Impossible d'écrire sur Barbara. Ceux qui s'y sont risqués le savent. Timidement on l'approche, on l'aime. On croit la saisir, en quelques phrases, pour peu qu'elle y mette du siens, qu'elle s'y prête, plaque deux trois de ses mots comme un accord, on croit la tenir, une formule, un coup de griffe, la voici, et hop-là !... Pensez-vous ! Elle virevolte, s'échappe. Et vient le moment où elle referme le couvercle de son piano, la porte de son jardin, adieu Berthe ! " Et dire qu'ils me croient intelligente " Ce rire. Le rire de Barbara. En aparté pour son chat ou son chien : " Ils ne serons pas déçus du voyage ! " Et la voilà partie, dans une envolée de dentelles noires, cristalline, arroser ses fleurs ou se perdre dans ses gammes. Que faire ? Des photos ? Vous n'y pensez pas, la chanteuse a horreur des photos. Elle a passé sa vie à les jeter aux orties, pour certaines, elle n'eut pas tort. Pourquoi ? Elle ne s'y reconnaît pas. Cette femme de papier, ce double figé qui la nargue ce n'est plus elle. C'était hier. Hier ne l'intéresse plus. Que ces visages qui lui ressemblent vaguement puissent intéresser les autres, elle l'admet mais ne le comprend pas. Dans la vie elle avance, oublie, jette. Et recommence tout. N'a-t-elle pas signé des milliers de photos à la sortie des théâtres ? Oui, pour faire plaisir. Sans gaîté de coeur. Elle n'a jamais été si soulagée que lorsque des paysages remplaçaient son portrait sur les pochettes de disques ! Étrange pour une star.
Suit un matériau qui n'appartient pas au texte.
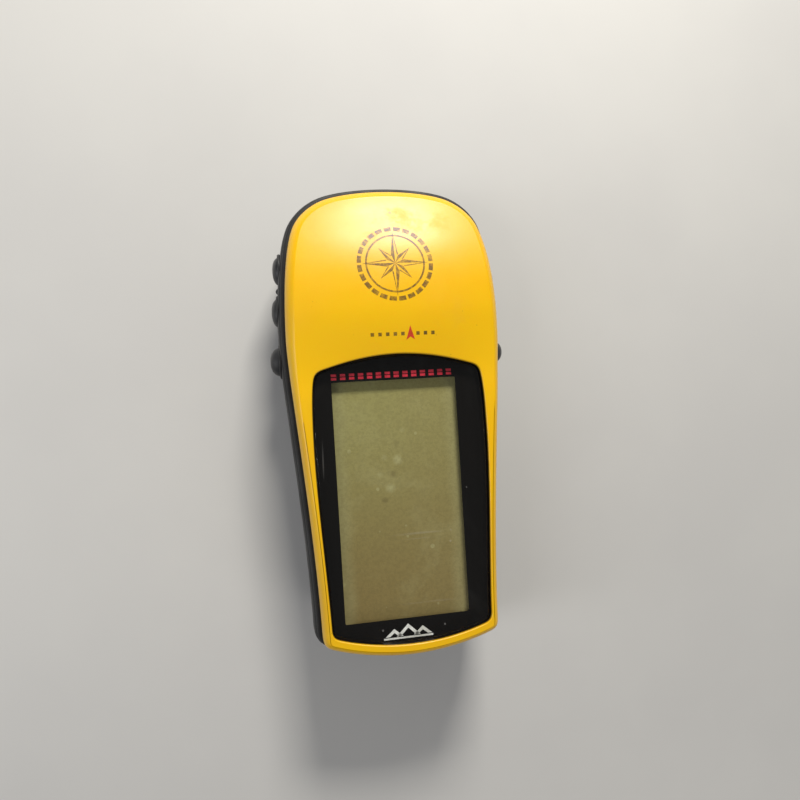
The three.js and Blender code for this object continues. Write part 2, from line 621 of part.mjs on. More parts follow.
// -- Cells and contacts
function cell(x, nubAtTop) {
  const { radius, length } = CELL;
  const profile = [
    [0, 0], [radius - 0.5, 0], [radius, 0.5], [radius, length - 1.6], [radius - 0.5, length - 1.1],
    [2.7, length - 1.1], [2.7, length], [0, length],
  ].map(([r, h]) => new THREE.Vector2(r, h));
  const g = new THREE.LatheGeometry(profile, 24);
  if (!nubAtTop) g.rotateZ(Math.PI).translate(0, length, 0);
  return g.translate(x, CELL.bottom, CELL.z);
}
add("battery_left", solid(cell(-CELL.x, true)), "cell");
add("battery_right", solid(cell(CELL.x, false)), "cell");
[["left", -CELL.x], ["right", CELL.x]].forEach(([name, x]) => {
  add(`contact_plate_${name}`, box([x - 4.5, 6.8, 6.6], [x + 4.5, 7.15, 14.6]), "steel");
  const turns = 3;
  const steps = 30;
  const points = [];
  for (let k = 0; k <= steps; k++) {
    const t = k / steps;
    const a = t * turns * 2 * Math.PI;
    const r = 3.6 - 1.2 * t;
    points.push(new THREE.Vector3(
      x + r * Math.cos(a), -47.35 + 2.9 * t, CELL.z + r * Math.sin(a)));
  }
  const section = new THREE.Shape();
  section.absarc(0, 0, 0.35, 0, 2 * Math.PI);
  add(`contact_spring_${name}`, solid(new THREE.ExtrudeGeometry(section, {
    steps: 36, extrudePath: new THREE.CatmullRomCurve3(points), curveSegments: 2,
  })), "steel");
});
add("contact_bridge", box([-12, -48.2, 6.6], [12, -47.9, 14.6]), "steel");

// -- Data connector in the well at the back
add("data_connector", join(
  rod(PORT.well + 0.9, PORT.bodyZ, 14.2, portAt, "z", 24),
  slab(5.2, PORT.y - 5.2, PORT.y + 5.2, 14.1, BOARD_Z - 0.1),
), "blackPlastic");
[[-1.5, -1.5], [1.5, -1.5], [-1.5, 1.5], [1.5, 1.5]].forEach(([dx, dy], i) => {
  add(`data_pin_${i + 1}`, rod(0.5, 10.3, PORT.bodyZ - 0.02, [dx, PORT.y + dy], "z", 10), "brass");
});

// -- Port cap: a rubber flap with a plug, and the anchor that its strap is moulded to
const capPlate = stack([
  atZ(capRim(0), (x, y) => backRise(y)),
  atZ(capRim(0), (x, y) => backRise(y) + CAP.thick),
]);
add("port_cap", join(
  solid(capPlate),
  rod(CAP.boss, 2.2, backRise(PORT.y) + CAP.thick + CAP.bossTall, portAt, "z", 20),
), "rubber");
add("port_cap_anchor", capAnchor(0), "rubber");

export default unit;
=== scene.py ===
"""Looks of a handheld navigator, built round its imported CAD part.

Lengths here are millimetres in the part's frame, unless a name says otherwise: X runs to the
right of the display, Y to the top end and Z out of the display, and the back lies on Z = 0.
"""

import json
import math

import bpy
import numpy as np
from mathutils import Matrix, Vector


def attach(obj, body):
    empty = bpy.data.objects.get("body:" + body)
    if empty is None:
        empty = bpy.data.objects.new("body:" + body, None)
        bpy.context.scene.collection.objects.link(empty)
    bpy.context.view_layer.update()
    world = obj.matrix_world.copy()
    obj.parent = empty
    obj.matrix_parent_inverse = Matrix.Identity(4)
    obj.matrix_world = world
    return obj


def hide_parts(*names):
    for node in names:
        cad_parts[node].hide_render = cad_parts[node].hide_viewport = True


MM = 0.001
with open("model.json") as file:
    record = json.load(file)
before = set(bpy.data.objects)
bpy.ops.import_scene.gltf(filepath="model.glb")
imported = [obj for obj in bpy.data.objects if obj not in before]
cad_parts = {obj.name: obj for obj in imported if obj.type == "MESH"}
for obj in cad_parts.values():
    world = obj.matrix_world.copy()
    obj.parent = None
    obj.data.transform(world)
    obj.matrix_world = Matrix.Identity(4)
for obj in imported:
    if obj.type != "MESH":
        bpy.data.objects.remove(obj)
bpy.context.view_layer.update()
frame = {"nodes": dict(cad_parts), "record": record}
scene = bpy.context.scene
NODES = frame["nodes"]

# ---- Camera ------------------------------------
CAMERA_PLACE = (-23.37, 3.22, 167.84)
CAMERA_AIM = (0.39, 4.49, 25.0)
CAMERA_ROLL_DEG = 3.50
CAMERA_LENS = 27.9  # on a 36 mm sensor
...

Elle aimerait que les photos soient comme des reflets dans l'eau : un instant à peine, saisi par la mémoire puis englouti et à jamais oublié. Là-bas, là-bas, tout est plus beau, de l'autre côté du miroir... Un peintre disait à ses élèves " Quand vous dessinez un paysage, pensez à une femme et quand vous dessinez une femme ... " Dessinez Barbara ? A coup de mots, d'images, de souvenirs. Et s'il vous manque une photo, nous inventerons un paysage.